--- SOURCE DATA ---
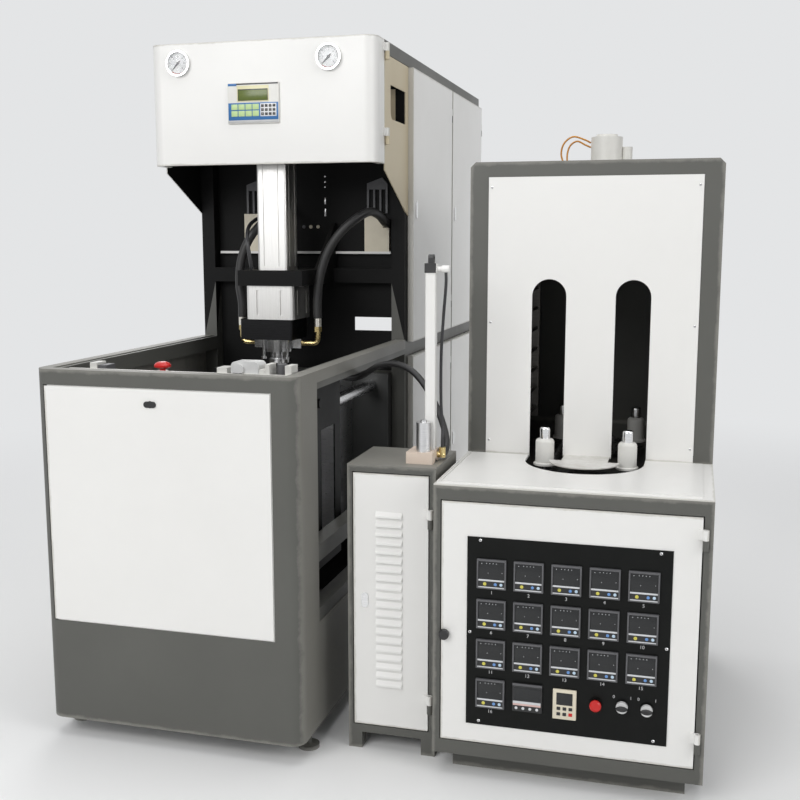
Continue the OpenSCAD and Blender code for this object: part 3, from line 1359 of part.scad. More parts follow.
moulder_frame();
front_casing();
front_panel();
front_latch();
cabinet_shell();
header_cover();
pressure_gauges();
left_needle();
right_needle();
controller();
upper_door_front();
upper_door_rear();
lower_door_front();
lower_door_rear();
side_guard();
inner_panel();
head_plate();
seal_cylinder();
stretch_cylinder();
blow_nozzle();
sealing_bell();
stretch_rod();
air_hoses();
valve_shelf();
stop_button();
end_plate();
tie_bars();
fixed_platen();
moving_platen();
rear_mould();
front_mould();
front_link();
rear_link();
clamp_barrel();
clamp_rod();
air_cabinet();
louvred_door();
cabinet_lock();
cylinder_base();
upright_cylinder();
heater_cabinet();
heater_door();
control_panel();
regulators();
door_knob();
push_button();
left_selector();
right_selector();
deck_plate();
hood();
hood_panel();
lamp_rack();
chain();
chain_wheels();
mandrel_1();
mandrel_2();
mandrel_3();
mandrel_4();
hood_motor();
motor_leads();
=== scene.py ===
import math

import bmesh
import bpy
from mathutils import Matrix, Vector


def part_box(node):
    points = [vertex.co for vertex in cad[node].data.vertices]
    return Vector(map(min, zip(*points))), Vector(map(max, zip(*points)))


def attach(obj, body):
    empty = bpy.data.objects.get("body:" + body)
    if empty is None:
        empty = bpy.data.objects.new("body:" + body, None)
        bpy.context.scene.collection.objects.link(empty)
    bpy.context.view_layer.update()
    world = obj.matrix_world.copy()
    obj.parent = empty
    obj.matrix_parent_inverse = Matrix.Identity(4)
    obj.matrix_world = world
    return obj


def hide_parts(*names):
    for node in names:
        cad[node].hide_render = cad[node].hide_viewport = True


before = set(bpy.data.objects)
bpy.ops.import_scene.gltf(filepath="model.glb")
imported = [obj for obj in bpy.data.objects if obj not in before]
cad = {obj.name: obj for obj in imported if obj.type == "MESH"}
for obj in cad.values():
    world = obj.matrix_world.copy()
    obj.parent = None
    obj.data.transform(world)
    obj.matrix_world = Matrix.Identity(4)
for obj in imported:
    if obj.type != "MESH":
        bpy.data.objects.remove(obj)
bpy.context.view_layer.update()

# Studio: the set stands on a pale floor, with the blow moulder at the left, the air cabinet in the middle and
# the preform heater at the right. The camera stands where the photographer stood, among four soft lamps.
scene = bpy.context.scene
scene.view_settings.view_transform = "Standard"

camera_tilt, camera_turn = 81.37, 15.32
camera = bpy.data.objects.new("camera", bpy.data.cameras.new("camera"))
scene.collection.objects.link(camera)
scene.camera = camera
camera.data.lens = 48
camera.data.sensor_width = 36
camera.location = (0.7905, -3.5167, 1.345)
camera.rotation_euler = (math.radians(camera_tilt), 0, math.radians(camera_turn))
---
- WORK TO COMPLETE
Print the material once more, exactly.

- WRITTEN REPLY
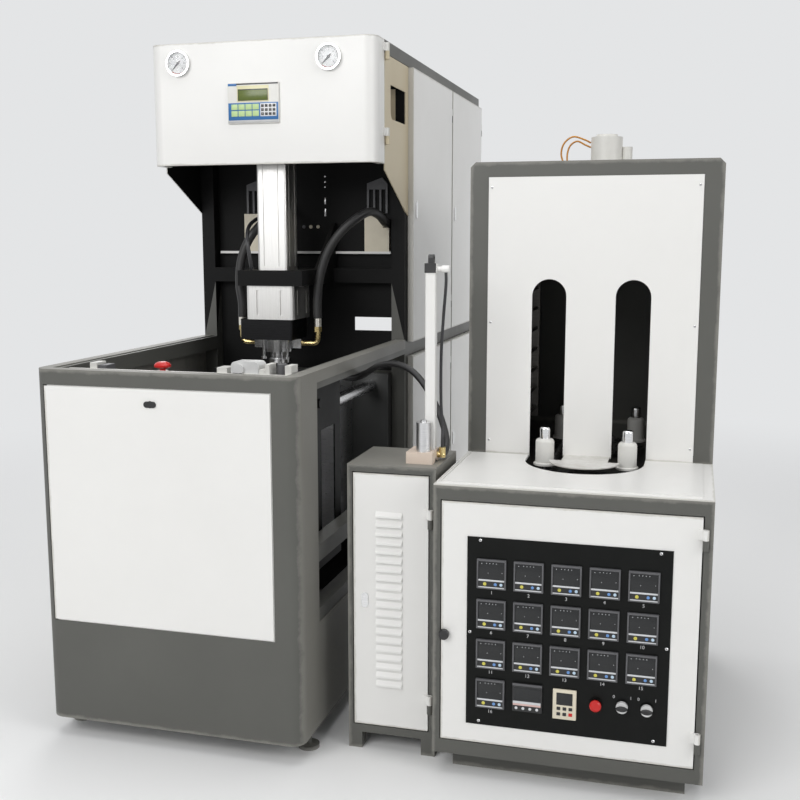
Continue the OpenSCAD and Blender code for this object: part 3, from line 1359 of part.scad. More parts follow.
moulder_frame();
front_casing();
front_panel();
front_latch();
cabinet_shell();
header_cover();
pressure_gauges();
left_needle();
right_needle();
controller();
upper_door_front();
upper_door_rear();
lower_door_front();
lower_door_rear();
side_guard();
inner_panel();
head_plate();
seal_cylinder();
stretch_cylinder();
blow_nozzle();
sealing_bell();
stretch_rod();
air_hoses();
valve_shelf();
stop_button();
end_plate();
tie_bars();
fixed_platen();
moving_platen();
rear_mould();
front_mould();
front_link();
rear_link();
clamp_barrel();
clamp_rod();
air_cabinet();
louvred_door();
cabinet_lock();
cylinder_base();
upright_cylinder();
heater_cabinet();
heater_door();
control_panel();
regulators();
door_knob();
push_button();
left_selector();
right_selector();
deck_plate();
hood();
hood_panel();
lamp_rack();
chain();
chain_wheels();
mandrel_1();
mandrel_2();
mandrel_3();
mandrel_4();
hood_motor();
motor_leads();
=== scene.py ===
import math

import bmesh
import bpy
from mathutils import Matrix, Vector


def part_box(node):
    points = [vertex.co for vertex in cad[node].data.vertices]
    return Vector(map(min, zip(*points))), Vector(map(max, zip(*points)))


def attach(obj, body):
    empty = bpy.data.objects.get("body:" + body)
    if empty is None:
        empty = bpy.data.objects.new("body:" + body, None)
        bpy.context.scene.collection.objects.link(empty)
    bpy.context.view_layer.update()
    world = obj.matrix_world.copy()
    obj.parent = empty
    obj.matrix_parent_inverse = Matrix.Identity(4)
    obj.matrix_world = world
    return obj


def hide_parts(*names):
    for node in names:
        cad[node].hide_render = cad[node].hide_viewport = True


before = set(bpy.data.objects)
bpy.ops.import_scene.gltf(filepath="model.glb")
imported = [obj for obj in bpy.data.objects if obj not in before]
cad = {obj.name: obj for obj in imported if obj.type == "MESH"}
for obj in cad.values():
    world = obj.matrix_world.copy()
    obj.parent = None
    obj.data.transform(world)
    obj.matrix_world = Matrix.Identity(4)
for obj in imported:
    if obj.type != "MESH":
        bpy.data.objects.remove(obj)
bpy.context.view_layer.update()

# Studio: the set stands on a pale floor, with the blow moulder at the left, the air cabinet in the middle and
# the preform heater at the right. The camera stands where the photographer stood, among four soft lamps.
scene = bpy.context.scene
scene.view_settings.view_transform = "Standard"

camera_tilt, camera_turn = 81.37, 15.32
camera = bpy.data.objects.new("camera", bpy.data.cameras.new("camera"))
scene.collection.objects.link(camera)
scene.camera = camera
camera.data.lens = 48
camera.data.sensor_width = 36
camera.location = (0.7905, -3.5167, 1.345)
camera.rotation_euler = (math.radians(camera_tilt), 0, math.radians(camera_turn))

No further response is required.